The duty cycle limitations in the LoRaWAN specifications are indeed a bit unclear. It’s important to keep in mind that the duty cycle limitations described in the tables of the specifications are LoRaWAN-imposed limitations, and not legal limitations. If you build commercial devices and want them to be LoRaWAN certified, they need to comply with the specification. Development devices don’t have to be fully compliant with the specification. Any device (whether LoRaWAN or not, gateway or node, commercial or development) needs to be compliant with the legal limitations that apply in your country.
So to answer your questions:
- The LoRaWAN-imposed duty cycle limitation applies to these two channels. The specification does not say anything about duty cycles on other channels. The regulatory duty cycle limitations typically apply to an entire frequency band, so make sure to check with your national regulator what is allowed or not.
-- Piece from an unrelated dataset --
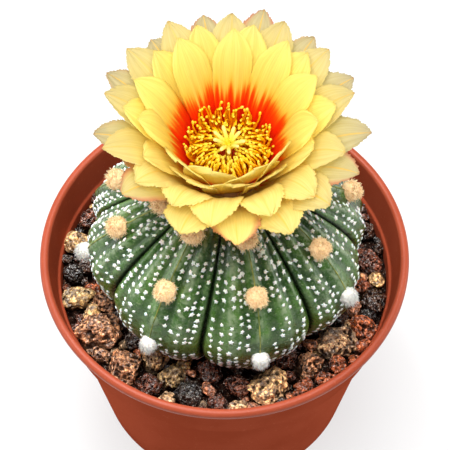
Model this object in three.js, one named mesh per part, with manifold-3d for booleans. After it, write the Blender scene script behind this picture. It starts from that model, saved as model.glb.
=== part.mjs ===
// A round, eight-ribbed star cactus in flower, growing in mineral grit in a 9 cm plant pot.
// Millimetres, +Z up. The origin is the centre of the pot's foot, and the front is -Y.
// Azimuths are degrees from the front, turning towards +X.

import * as THREE from 'three';
import { mergeVertices } from 'three/addons/utils/BufferGeometryUtils.js';
import Module from 'manifold-3d';

const wasm = await Module();
wasm.setup();

// ---- Driving dimensions ----------------------------------------------------------------

const GAP = 0.3;               // clearance between neighbouring pieces
const ROUND = 36;              // sides of the pot and of what lies in it

const POT_HEIGHT = 62;
const RIM_RADIUS = 45;
const LIP_HEIGHT = 2.4;        // rounded band round the mouth
const LIP_OVERHANG = 1.7;
const LIP_WIDTH = 2.1;
const ROUNDING = 0.65;         // of the lip's and the foot's edges
const EASE = 0.5;              // smaller slopes where two walls of the pot meet
const COLLAR_HEIGHT = 16.4;    // straight band below the lip
const COLLAR_FOOT_RADIUS = 41.2;
const COLLAR_STEP = 1.5;       // how far the collar stands out over the body
const FOOT_RADIUS = 33.3;
const FOOT_RING = 2.3;
const FOOT_RECESS = 1.8;
const POT_BASE = 3;            // top of the floor inside
const WALL = 1.1;
const LEDGE_DEPTH = 9.3;       // inner ledge, down from the mouth
const LEDGE_RADIUS = 41.45;
const LEDGE_WIDTH = 0.7;
const DRAIN_HOLES = 6;
const DRAIN_RADIUS = 2.5;
const DRAIN_CIRCLE = 20;
const DRAIN_SIDES = 8;

const GRIT_TOP = 50.4;
const STONE_SINK = 0.3;        // how far a stone's middle stands over the bed, of its size
const STONE_FLATTEN = 0.82;
const STONE_BAND = [28, 37.8];
const STONE_SIZES = [3.2, 2.1];
const STONE_TRIES = 400;
const STONE_SWELL = 0.16;
const STONE_REACH = POT_HEIGHT - 2;

// Large stones: azimuth, distance from the middle, half width.
const LARGE_STONES = [
  [-60, 35, 4.7], [-41, 36, 4.3], [18, 34.3, 4.5], [53, 33.8, 4.3],
  [-77, 37, 3.4], [-14, 35.5, 3.3], [5, 32.5, 3.2], [38, 33.2, 2.9],
  [64, 37.6, 3], [77, 37.4, 3], [-89, 37.8, 2.4], [-23, 31.9, 2.7],
];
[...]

- The LoRaWAN-imposed duty cycle applies to nodes only. Gateways are technically just LoRa devices, not LoRaWAN, so the LoRaWAN specification doesn’t apply to them. The regulatory duty cycle limitations typically apply to any transmitter.
- End devices need to implement and enforce the limitations in order to get certified. Gateways handle this differently, which is why the network (the Router of our v2 stack and the Gateway Server of The Things Stack) also enforces these limitations.